-------- Dataset extract --------

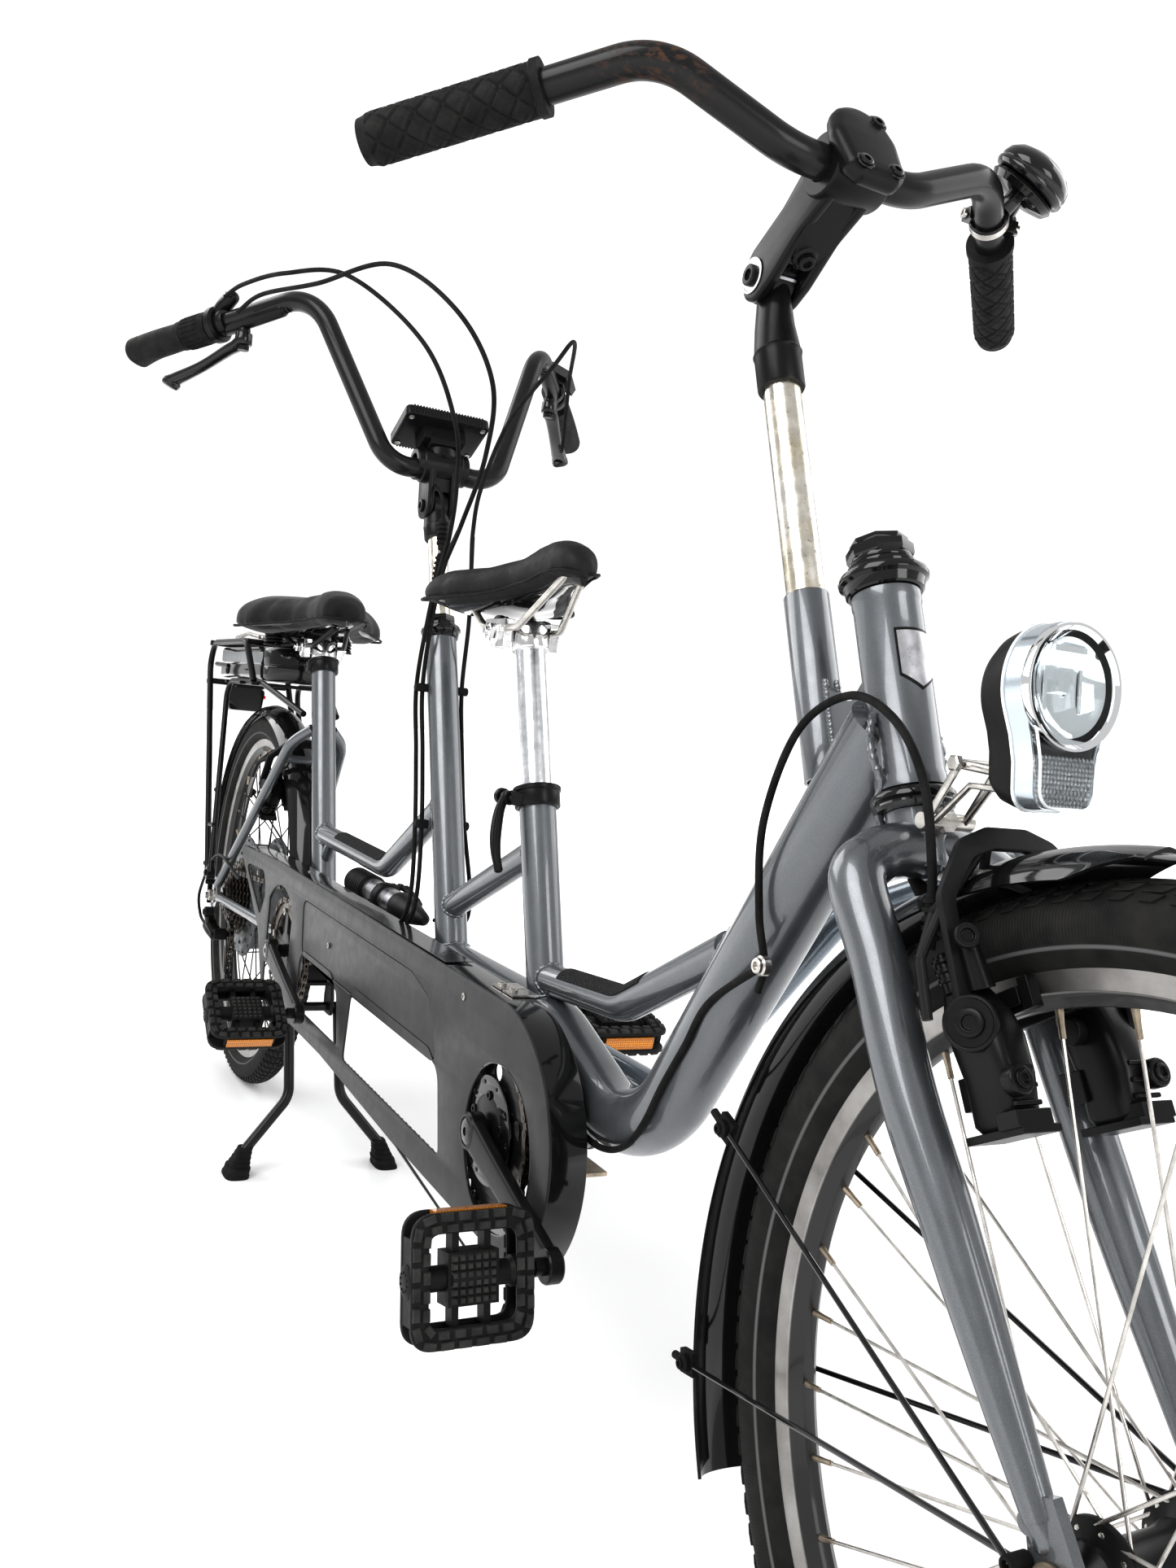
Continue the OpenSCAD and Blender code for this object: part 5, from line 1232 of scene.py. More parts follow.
def build_pedal(name, bb, sign, tilt, node, body):
    """sign 1 is the right pedal, whose crank points ahead."""
    angle = math.radians(-15)
    end = bb + sign * 170 * (X * math.cos(angle) + Z * math.sin(angle))
    side = -sign
    turn = Matrix.Rotation(math.radians(tilt), 3, "Y")
    ax, az = turn @ X, turn @ Z
    out = Y * side
    origin = end + out * 92

    def at(x, z, w):
        """x along the pedal's front, z off its tread, w out from the crank."""
        return origin + ax * x + az * z + out * w

    place = Matrix((ax, out, ax.cross(out))).transposed().to_4x4()
    place.translation = origin
    frame_line = soft([(-45, 0), (45, 0), (45, 92), (-45, 92)], 17, 8)
    hole = soft([(-31, 13), (31, 13), (31, 79), (-31, 79)], 9, 6)
    for k, z in enumerate((-9.4, 9.4)):
        layer = place.copy()
        layer.translation = origin + az * z
        plate(f"{name}_tread_{k}", [frame_line, hole], layer, 4.6, MATTE_BLACK, body, node if k == 0 else (), 1.2, "black_plastic")
    s = Shape()
    s.use(1)
    for face in (-1, 1):
        for lane, (inset, shift) in enumerate(((0.0, 0.0), (7.2, 0.5))):
            lane_line = soft([(-42 + inset, 3.5 + inset), (42 - inset, 3.5 + inset), (42 - inset, 88.5 - inset), (-42 + inset, 88.5 - inset)], 14 - inset * 0.8, 8)
            pts = [vec(x, y, 0) for x, y in lane_line]
            pts.append(pts[0])
            pts = resample(pts, 1.0)
            step = 13 if lane == 0 else 12
            for k in range(int(shift * step), len(pts) - 1, step):
                a, b = pts[k], pts[min(k + step - 3, len(pts) - 1)]
                if (b - a).length < 5:
                    continue
                d = (b - a).normalized()
                n = vec(-d.y, d.x, 0)
                ring = [a + n * 2.9, b + n * 2.9, b - n * 2.9, a - n * 2.9]
                top = [a.lerp(b, 0.08) + n * 2.4, b.lerp(a, 0.08) + n * 2.4, b.lerp(a, 0.08) - n * 2.4, a.lerp(b, 0.08) - n * 2.4]
                s.grid([[at(q.x, face * 11, q.y) for q in ring], [at(q.x, face * 13.6, q.y) for q in top]])
    s.use(0)
    for x in (-40.5, 40.5):
        s.box(at(x, 0, 46), (5, 60, 20), Matrix((ax, out, az)).transposed())
    for w in (3, 89):
        s.box(at(0, 0, w), (58, 5, 18), Matrix((ax, out, az)).transposed())
    barrel = [(0, 0), (9.5, 0), (11, 2), (11, 14), (8.8, 17), (8.8, 30), (13, 32), (13, 62), (8.8, 64), (8.8, 78), (11.5, 80), (11.5, 92), (9, 93.4), (0, 93.8)]
    s.disc(origin, out, barrel, 32)
    s.box(at(0, 0, 46), (36, 38, 21), Matrix((ax, out, az)).transposed())
    for w in (34, 58):
        s.box(at(0, 0, w + 0.0), (64, 5, 12), Matrix((ax, out, az)).transposed())
    s.use(1)
    for face in (-1, 1):
        for i in range(6):
            for j in range(6):
                c = (-14 + 5.6 * i, 31.8 + 5.7 * j)
                base = [at(c[0] + dx * 2.5, face * 10.4, c[1] + dy * 2.5) for dx, dy in ((-1, -1), (1, -1), (1, 1), (-1, 1))]
                tip = [at(c[0] + dx * 1.5, face * 13.2, c[1] + dy * 1.5) for dx, dy in ((-1, -1), (1, -1), (1, 1), (-1, 1))]
                s.grid([base, tip])
    s.use(0)
    for k in range(10):
        a = k * math.tau / 10
        s.box(origin + out * 93.6 + ax * 6.4 * math.cos(a) + az * 6.4 * math.sin(a), (1.4, 1.0, 1.4), Matrix((ax, out, az)).transposed())
    s.make(name + "_body", [MATTE_BLACK, TREAD], body, slot="black_plastic")
    r = Shape()
    for x in (-44.2, 44.2):
        r.box(at(x, 0, 46), (3.4, 54, 12.5), Matrix((ax, out, az)).transposed())
    r.make(name + "_reflectors", ORANGE, body, bevel=0.6, slot="lens")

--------

Using the data above, output each line exactly.

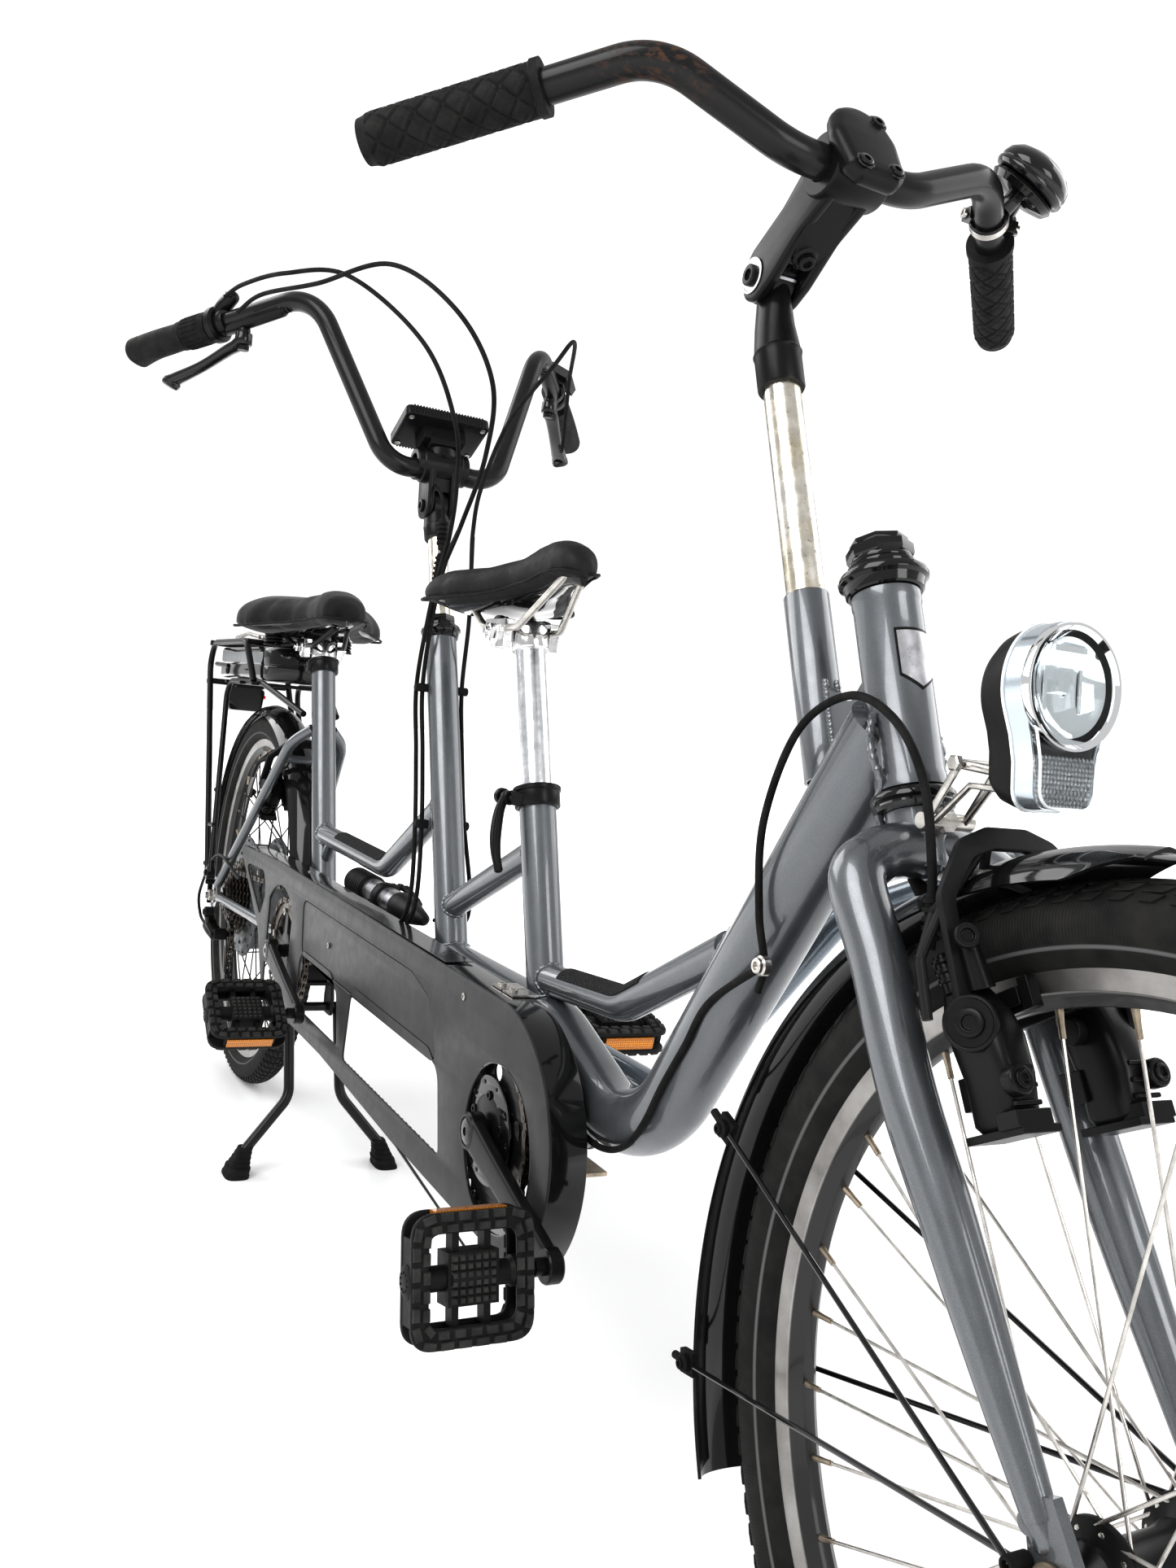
Continue the OpenSCAD and Blender code for this object: part 5, from line 1232 of scene.py. More parts follow.
def build_pedal(name, bb, sign, tilt, node, body):
    """sign 1 is the right pedal, whose crank points ahead."""
    angle = math.radians(-15)
    end = bb + sign * 170 * (X * math.cos(angle) + Z * math.sin(angle))
    side = -sign
    turn = Matrix.Rotation(math.radians(tilt), 3, "Y")
    ax, az = turn @ X, turn @ Z
    out = Y * side
    origin = end + out * 92

    def at(x, z, w):
        """x along the pedal's front, z off its tread, w out from the crank."""
        return origin + ax * x + az * z + out * w

    place = Matrix((ax, out, ax.cross(out))).transposed().to_4x4()
    place.translation = origin
    frame_line = soft([(-45, 0), (45, 0), (45, 92), (-45, 92)], 17, 8)
    hole = soft([(-31, 13), (31, 13), (31, 79), (-31, 79)], 9, 6)
    for k, z in enumerate((-9.4, 9.4)):
        layer = place.copy()
        layer.translation = origin + az * z
        plate(f"{name}_tread_{k}", [frame_line, hole], layer, 4.6, MATTE_BLACK, body, node if k == 0 else (), 1.2, "black_plastic")
    s = Shape()
    s.use(1)
    for face in (-1, 1):
        for lane, (inset, shift) in enumerate(((0.0, 0.0), (7.2, 0.5))):
            lane_line = soft([(-42 + inset, 3.5 + inset), (42 - inset, 3.5 + inset), (42 - inset, 88.5 - inset), (-42 + inset, 88.5 - inset)], 14 - inset * 0.8, 8)
            pts = [vec(x, y, 0) for x, y in lane_line]
            pts.append(pts[0])
            pts = resample(pts, 1.0)
            step = 13 if lane == 0 else 12
            for k in range(int(shift * step), len(pts) - 1, step):
                a, b = pts[k], pts[min(k + step - 3, len(pts) - 1)]
                if (b - a).length < 5:
                    continue
                d = (b - a).normalized()
                n = vec(-d.y, d.x, 0)
                ring = [a + n * 2.9, b + n * 2.9, b - n * 2.9, a - n * 2.9]
                top = [a.lerp(b, 0.08) + n * 2.4, b.lerp(a, 0.08) + n * 2.4, b.lerp(a, 0.08) - n * 2.4, a.lerp(b, 0.08) - n * 2.4]
                s.grid([[at(q.x, face * 11, q.y) for q in ring], [at(q.x, face * 13.6, q.y) for q in top]])
    s.use(0)
    for x in (-40.5, 40.5):
        s.box(at(x, 0, 46), (5, 60, 20), Matrix((ax, out, az)).transposed())
    for w in (3, 89):
        s.box(at(0, 0, w), (58, 5, 18), Matrix((ax, out, az)).transposed())
    barrel = [(0, 0), (9.5, 0), (11, 2), (11, 14), (8.8, 17), (8.8, 30), (13, 32), (13, 62), (8.8, 64), (8.8, 78), (11.5, 80), (11.5, 92), (9, 93.4), (0, 93.8)]
    s.disc(origin, out, barrel, 32)
    s.box(at(0, 0, 46), (36, 38, 21), Matrix((ax, out, az)).transposed())
    for w in (34, 58):
        s.box(at(0, 0, w + 0.0), (64, 5, 12), Matrix((ax, out, az)).transposed())
    s.use(1)
    for face in (-1, 1):
        for i in range(6):
            for j in range(6):
                c = (-14 + 5.6 * i, 31.8 + 5.7 * j)
                base = [at(c[0] + dx * 2.5, face * 10.4, c[1] + dy * 2.5) for dx, dy in ((-1, -1), (1, -1), (1, 1), (-1, 1))]
                tip = [at(c[0] + dx * 1.5, face * 13.2, c[1] + dy * 1.5) for dx, dy in ((-1, -1), (1, -1), (1, 1), (-1, 1))]
                s.grid([base, tip])
    s.use(0)
    for k in range(10):
        a = k * math.tau / 10
        s.box(origin + out * 93.6 + ax * 6.4 * math.cos(a) + az * 6.4 * math.sin(a), (1.4, 1.0, 1.4), Matrix((ax, out, az)).transposed())
    s.make(name + "_body", [MATTE_BLACK, TREAD], body, slot="black_plastic")
    r = Shape()
    for x in (-44.2, 44.2):
        r.box(at(x, 0, 46), (3.4, 54, 12.5), Matrix((ax, out, az)).transposed())
    r.make(name + "_reflectors", ORANGE, body, bevel=0.6, slot="lens")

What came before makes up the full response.